Einem Spieler, der helfen wollte, standen ebenfalls die Haare zu Berge. Auch einige Gäste beklagten ein "Bitzeln in den Beinen", wie ihr Trainer Reinhard Hofmann schilderte. Höhere Dosen könnten sogar zu Herzrhythmus-Störungen und zum Atemstillstand führen, warnten Experten danach.

Nicht ganz dicht

Die Rasenheizung sei defekt, klärte Ex-Pressesprecher Martin Haltermann auf, genauer sei an etlichen Stellen die Isolierung nicht ganz dicht gewesen. Ein Fehler, der "von Anfang an da war", wie der damalige Platzwart Konrad Vestner behauptete, also seit Ende 2001. Cinaz muss "genau auf eine Stelle draufgefallen sein, die nicht isoliert war", meinte Haltermann, das Problem sei aber schon seit eineinhalb Jahren bekannt gewesen.

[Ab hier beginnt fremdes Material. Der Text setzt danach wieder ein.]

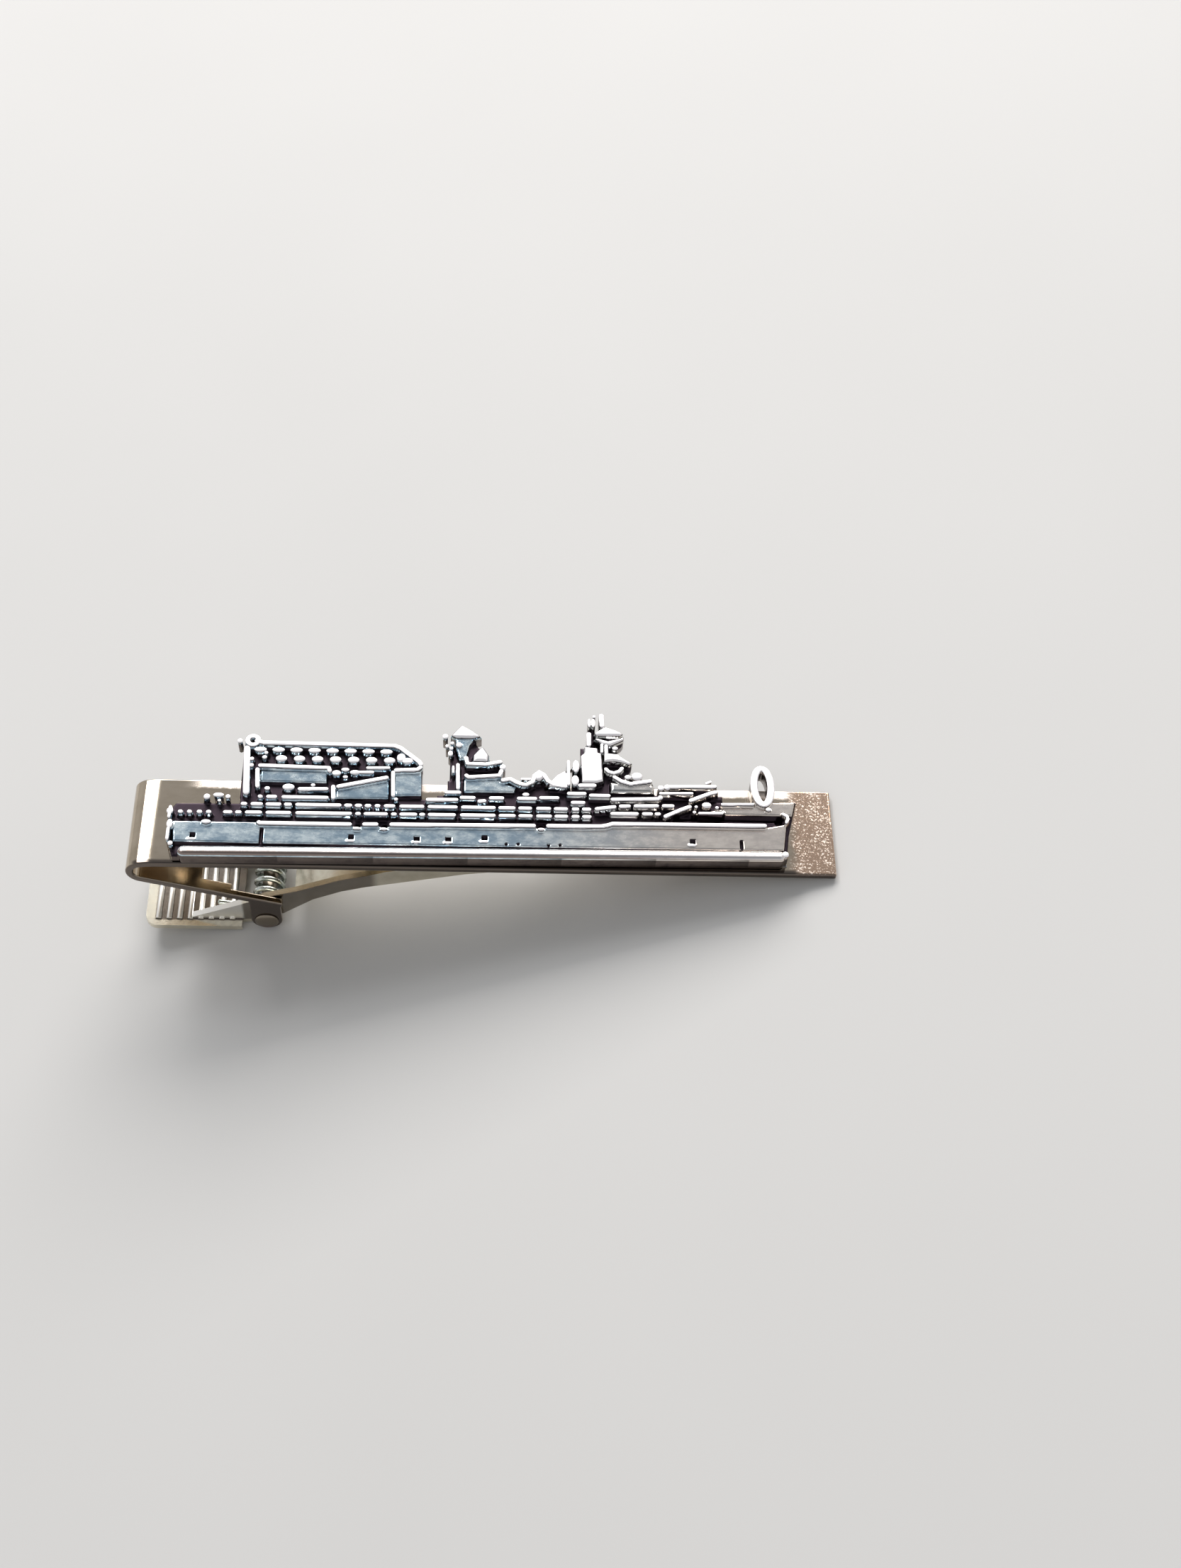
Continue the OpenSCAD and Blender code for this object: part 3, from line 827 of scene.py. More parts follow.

Auch ein paar Profis wie Raphael Schäfer hatten auf dem A-Platz schon heftige Stromschläge kassiert. Im Sommer, sagte Haltermann im März 2006, "wollen wir die Heizung sowieso austauschen, weil sie nicht durchgängig funktioniert". Nach einem Rechtsstreit folgte immerhin eine Modernisierung, sämtliche Gewährleistungsansprüche verfielen 2011. Mittlerweile ist das Produkt nicht mehr auf dem Markt. Es scheint sich nicht durchgesetzt zu haben.

Immerhin sparte sich der 1. FC Nürnberg seit Ende 2001 ordentlich Stromkosten. Am Tag kann so eine elektrische Rasenheizung bis zu 2000 Euro verschlingen, rechnet die Bild-Zeitung vor und bestätigt der Club auf Anfrage, viel Geld für einen hoch verschuldeten Verein. Die gute Nachricht liefert somit der Deutsche Wetterdienst. Nächste Woche soll es wärmer werden. Wer braucht dann noch eine elektrische Rasenheizung?